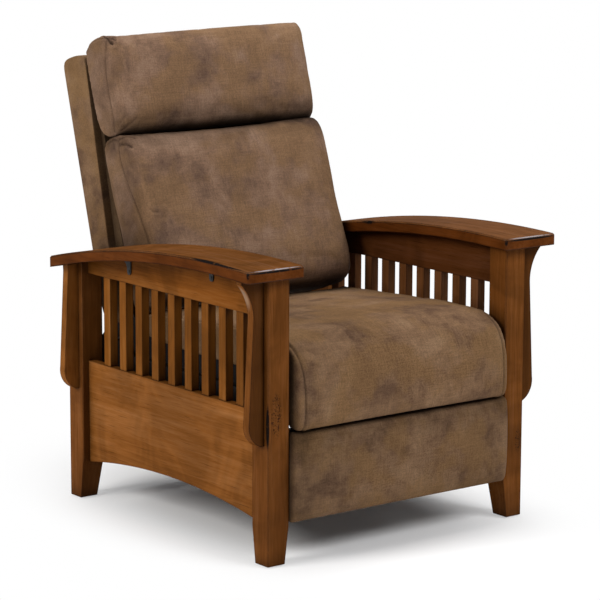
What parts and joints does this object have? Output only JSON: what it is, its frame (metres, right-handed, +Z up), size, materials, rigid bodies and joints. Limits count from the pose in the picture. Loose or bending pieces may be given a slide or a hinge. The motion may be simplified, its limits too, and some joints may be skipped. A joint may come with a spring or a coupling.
{
  "type": "reclining armchair",
  "caption": "Mission-style push-back reclining armchair with bowed wooden arms, slatted sides and a padded seat, back and footrest.",
  "frame": {"origin": "bottom centre of the whole box, on the floor", "axes": "+X to the sitter's left, +Y to the rear, +Z up"},
  "size_m": [0.8288, 0.9082, 1.0387],
  "materials": {
    "stained_wood": "satin cherry stain, open fine grain",
    "frame_wood": "plain hardwood",
    "brown_fabric": "mottled brushed suede cloth",
    "black_cloth": "thin black non-woven cloth",
    "black_steel": "semi-matte black",
    "bright_steel": "zinc plated",
    "glide_plastic": "matte nylon"
  },
  "bodies": {
    "frame": {"post_front_left": "stained_wood", "post_front_right": "stained_wood", "post_rear_left": "stained_wood", "post_rear_right": "stained_wood", "side_panel_left": "stained_wood", "side_panel_right": "stained_wood", "arm_rail_left": "stained_wood", "arm_rail_right": "stained_wood", "slats_left": "stained_wood", "slats_right": "stained_wood", "corbel_front_left": "stained_wood", "corbel_front_right": "stained_wood", "corbel_rear_left": "stained_wood", "corbel_rear_right": "stained_wood", "arm_board_left": "stained_wood", "arm_board_right": "stained_wood", "stretcher_front": "frame_wood", "stretcher_rear": "frame_wood", "cleat_left": "frame_wood", "cleat_right": "frame_wood", "arm_brackets": "black_steel", "foot_glides": "glide_plastic", "base_plate_left": "black_steel", "base_plate_right": "black_steel", "base_rivets": "bright_steel", "base_screws": "bright_steel"},
    "front_carriers": {"carriers_front": "black_steel"},
    "rear_carriers": {"carriers_rear": "black_steel", "carrier_tube": "black_steel"},
    "seat": {"seat_plate_left": "black_steel", "seat_plate_right": "black_steel", "seat_rivets": "bright_steel", "seat_rail_left": "frame_wood", "seat_rail_right": "frame_wood", "seat_rail_front": "frame_wood", "seat_rail_rear": "frame_wood", "seat_springs": "bright_steel", "seat_cushion": "brown_fabric", "seat_cloth_left": "black_cloth", "seat_cloth_right": "black_cloth"},
    "front_swing_arms": {"swing_arms_front": "black_steel", "swing_tube": "black_steel"},
    "rear_swing_arms": {"swing_arms_rear": "black_steel"},
    "lower_push_bars": {"push_bars_lower": "black_steel"},
    "upper_push_bars": {"push_bars_upper": "black_steel"},
    "drive_links": {"drive_links": "black_steel"},
    "footrest": {"footrest_board": "black_cloth", "footrest_pad": "brown_fabric", "footrest_brackets": "black_steel"},
    "back": {"back_stile_left": "frame_wood", "back_stile_right": "frame_wood", "back_rail_bottom": "frame_wood", "back_rail_middle": "frame_wood", "back_rail_top": "frame_wood", "back_slab": "brown_fabric", "back_cushion": "brown_fabric", "headrest": "brown_fabric", "back_brackets": "black_steel"}
  },
  "joints": [
    {"name": "seat_glide", "type": "hinge", "parent": "frame", "child": "front_carriers", "pos_m": [0, -0.16178, 0.23009], "axis": [1, 0, 0], "range_deg": [0, 40]},
    {"name": "seat_tilt", "type": "hinge", "parent": "front_carriers", "child": "seat", "pos_m": [0, -0.10443, 0.312], "axis": [1, 0, 0], "range_deg": [-43.1, 0]},
    {"name": "rear_carrier_swing", "type": "hinge", "parent": "frame", "child": "rear_carriers", "pos_m": [0, 0.09587, 0.2266], "axis": [1, 0, 0], "range_deg": [0, 40.8]},
    {"name": "front_arm_swing", "type": "hinge", "parent": "seat", "child": "front_swing_arms", "pos_m": [0, -0.23443, 0.297], "axis": [-1, 0, 0], "range_deg": [0, 88.1]},
    {"name": "rear_arm_swing", "type": "hinge", "parent": "seat", "child": "rear_swing_arms", "pos_m": [0, -0.17843, 0.305], "axis": [-1, 0, 0], "range_deg": [0, 88.1]},
    {"name": "lower_bar_turn", "type": "hinge", "parent": "front_swing_arms", "child": "lower_push_bars", "pos_m": [0, -0.15113, 0.12623], "axis": [-1, 0, 0], "range_deg": [-88.1, 0]},
    {"name": "upper_bar_turn", "type": "hinge", "parent": "front_swing_arms", "child": "upper_push_bars", "pos_m": [0, -0.16867, 0.16218], "axis": [-1, 0, 0], "range_deg": [-88.1, 0]},
    {"name": "footrest_turn", "type": "hinge", "parent": "lower_push_bars", "child": "footrest", "pos_m": [0, -0.35043, 0.225], "axis": [-1, 0, 0], "range_deg": [0, 88.1]},
    {"name": "drive_link_turn", "type": "hinge", "parent": "rear_swing_arms", "child": "drive_links", "pos_m": [0, -0.19643, 0.287], "axis": [1, 0, 0], "range_deg": [0, 44.6]},
    {"name": "back_recline", "type": "hinge", "parent": "seat", "child": "back", "pos_m": [0, 0.17557, 0.345], "axis": [-1, 0, 0], "range_deg": [0, 35]}
  ],
  "couplings": [
    {"joint": "seat_tilt", "follows": "seat_glide", "ratio": -1.075},
    {"joint": "rear_carrier_swing", "follows": "seat_glide", "ratio": 1.017},
    {"joint": "front_arm_swing", "follows": "seat_glide", "ratio": 2.2},
    {"joint": "rear_arm_swing", "follows": "seat_glide", "ratio": 2.2},
    {"joint": "lower_bar_turn", "follows": "seat_glide", "ratio": -2.2},
    {"joint": "upper_bar_turn", "follows": "seat_glide", "ratio": -2.2},
    {"joint": "footrest_turn", "follows": "seat_glide", "ratio": 2.2},
    {"joint": "drive_link_turn", "follows": "seat_glide", "ratio": 1.111}
  ]
}
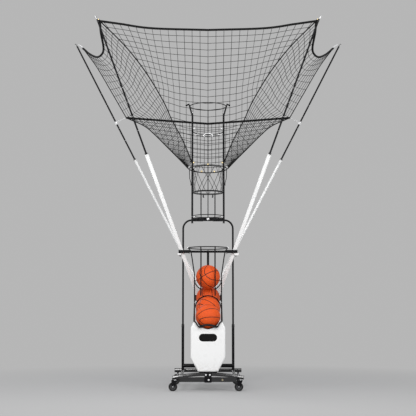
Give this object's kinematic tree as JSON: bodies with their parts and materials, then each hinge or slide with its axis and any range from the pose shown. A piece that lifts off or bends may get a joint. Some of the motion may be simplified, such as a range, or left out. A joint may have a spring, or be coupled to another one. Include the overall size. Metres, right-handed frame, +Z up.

——————

Each line of the material above needs to be quoted exactly, please.

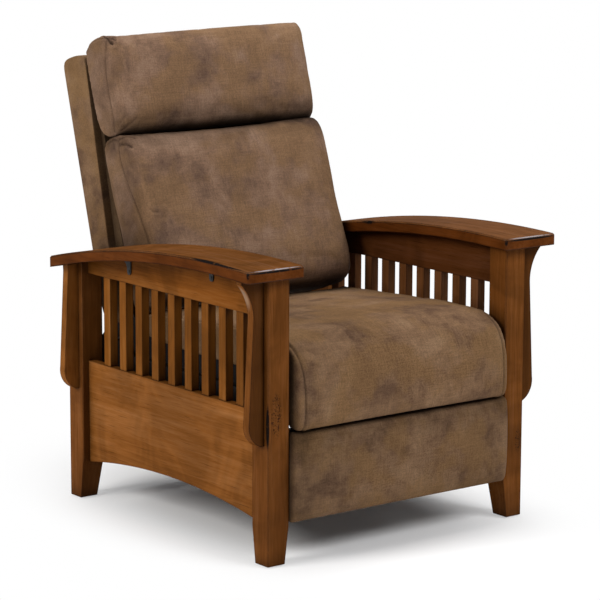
What parts and joints does this object have? Output only JSON: what it is, its frame (metres, right-handed, +Z up), size, materials, rigid bodies and joints. Limits count from the pose in the picture. Loose or bending pieces may be given a slide or a hinge. The motion may be simplified, its limits too, and some joints may be skipped. A joint may come with a spring or a coupling.
{
  "type": "reclining armchair",
  "caption": "Mission-style push-back reclining armchair with bowed wooden arms, slatted sides and a padded seat, back and footrest.",
  "frame": {"origin": "bottom centre of the whole box, on the floor", "axes": "+X to the sitter's left, +Y to the rear, +Z up"},
  "size_m": [0.8288, 0.9082, 1.0387],
  "materials": {
    "stained_wood": "satin cherry stain, open fine grain",
    "frame_wood": "plain hardwood",
    "brown_fabric": "mottled brushed suede cloth",
    "black_cloth": "thin black non-woven cloth",
    "black_steel": "semi-matte black",
    "bright_steel": "zinc plated",
    "glide_plastic": "matte nylon"
  },
  "bodies": {
    "frame": {"post_front_left": "stained_wood", "post_front_right": "stained_wood", "post_rear_left": "stained_wood", "post_rear_right": "stained_wood", "side_panel_left": "stained_wood", "side_panel_right": "stained_wood", "arm_rail_left": "stained_wood", "arm_rail_right": "stained_wood", "slats_left": "stained_wood", "slats_right": "stained_wood", "corbel_front_left": "stained_wood", "corbel_front_right": "stained_wood", "corbel_rear_left": "stained_wood", "corbel_rear_right": "stained_wood", "arm_board_left": "stained_wood", "arm_board_right": "stained_wood", "stretcher_front": "frame_wood", "stretcher_rear": "frame_wood", "cleat_left": "frame_wood", "cleat_right": "frame_wood", "arm_brackets": "black_steel", "foot_glides": "glide_plastic", "base_plate_left": "black_steel", "base_plate_right": "black_steel", "base_rivets": "bright_steel", "base_screws": "bright_steel"},
    "front_carriers": {"carriers_front": "black_steel"},
    "rear_carriers": {"carriers_rear": "black_steel", "carrier_tube": "black_steel"},
    "seat": {"seat_plate_left": "black_steel", "seat_plate_right": "black_steel", "seat_rivets": "bright_steel", "seat_rail_left": "frame_wood", "seat_rail_right": "frame_wood", "seat_rail_front": "frame_wood", "seat_rail_rear": "frame_wood", "seat_springs": "bright_steel", "seat_cushion": "brown_fabric", "seat_cloth_left": "black_cloth", "seat_cloth_right": "black_cloth"},
    "front_swing_arms": {"swing_arms_front": "black_steel", "swing_tube": "black_steel"},
    "rear_swing_arms": {"swing_arms_rear": "black_steel"},
    "lower_push_bars": {"push_bars_lower": "black_steel"},
    "upper_push_bars": {"push_bars_upper": "black_steel"},
    "drive_links": {"drive_links": "black_steel"},
    "footrest": {"footrest_board": "black_cloth", "footrest_pad": "brown_fabric", "footrest_brackets": "black_steel"},
    "back": {"back_stile_left": "frame_wood", "back_stile_right": "frame_wood", "back_rail_bottom": "frame_wood", "back_rail_middle": "frame_wood", "back_rail_top": "frame_wood", "back_slab": "brown_fabric", "back_cushion": "brown_fabric", "headrest": "brown_fabric", "back_brackets": "black_steel"}
  },
  "joints": [
    {"name": "seat_glide", "type": "hinge", "parent": "frame", "child": "front_carriers", "pos_m": [0, -0.16178, 0.23009], "axis": [1, 0, 0], "range_deg": [0, 40]},
    {"name": "seat_tilt", "type": "hinge", "parent": "front_carriers", "child": "seat", "pos_m": [0, -0.10443, 0.312], "axis": [1, 0, 0], "range_deg": [-43.1, 0]},
    {"name": "rear_carrier_swing", "type": "hinge", "parent": "frame", "child": "rear_carriers", "pos_m": [0, 0.09587, 0.2266], "axis": [1, 0, 0], "range_deg": [0, 40.8]},
    {"name": "front_arm_swing", "type": "hinge", "parent": "seat", "child": "front_swing_arms", "pos_m": [0, -0.23443, 0.297], "axis": [-1, 0, 0], "range_deg": [0, 88.1]},
    {"name": "rear_arm_swing", "type": "hinge", "parent": "seat", "child": "rear_swing_arms", "pos_m": [0, -0.17843, 0.305], "axis": [-1, 0, 0], "range_deg": [0, 88.1]},
    {"name": "lower_bar_turn", "type": "hinge", "parent": "front_swing_arms", "child": "lower_push_bars", "pos_m": [0, -0.15113, 0.12623], "axis": [-1, 0, 0], "range_deg": [-88.1, 0]},
    {"name": "upper_bar_turn", "type": "hinge", "parent": "front_swing_arms", "child": "upper_push_bars", "pos_m": [0, -0.16867, 0.16218], "axis": [-1, 0, 0], "range_deg": [-88.1, 0]},
    {"name": "footrest_turn", "type": "hinge", "parent": "lower_push_bars", "child": "footrest", "pos_m": [0, -0.35043, 0.225], "axis": [-1, 0, 0], "range_deg": [0, 88.1]},
    {"name": "drive_link_turn", "type": "hinge", "parent": "rear_swing_arms", "child": "drive_links", "pos_m": [0, -0.19643, 0.287], "axis": [1, 0, 0], "range_deg": [0, 44.6]},
    {"name": "back_recline", "type": "hinge", "parent": "seat", "child": "back", "pos_m": [0, 0.17557, 0.345], "axis": [-1, 0, 0], "range_deg": [0, 35]}
  ],
  "couplings": [
    {"joint": "seat_tilt", "follows": "seat_glide", "ratio": -1.075},
    {"joint": "rear_carrier_swing", "follows": "seat_glide", "ratio": 1.017},
    {"joint": "front_arm_swing", "follows": "seat_glide", "ratio": 2.2},
    {"joint": "rear_arm_swing", "follows": "seat_glide", "ratio": 2.2},
    {"joint": "lower_bar_turn", "follows": "seat_glide", "ratio": -2.2},
    {"joint": "upper_bar_turn", "follows": "seat_glide", "ratio": -2.2},
    {"joint": "footrest_turn", "follows": "seat_glide", "ratio": 2.2},
    {"joint": "drive_link_turn", "follows": "seat_glide", "ratio": 1.111}
  ]
}
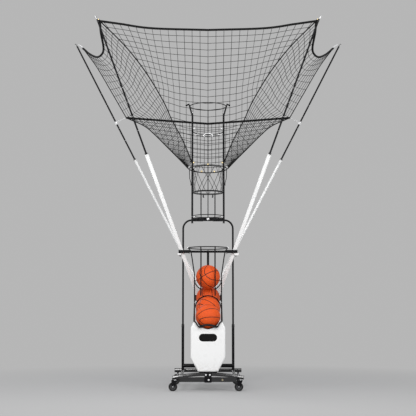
Give this object's kinematic tree as JSON: bodies with their parts and materials, then each hinge or slide with its axis and any range from the pose shown. A piece that lifts off or bends may get a joint. Some of the motion may be simplified, such as a range, or left out. A joint may have a spring, or be coupled to another one. Include the overall size. Metres, right-handed frame, +Z up.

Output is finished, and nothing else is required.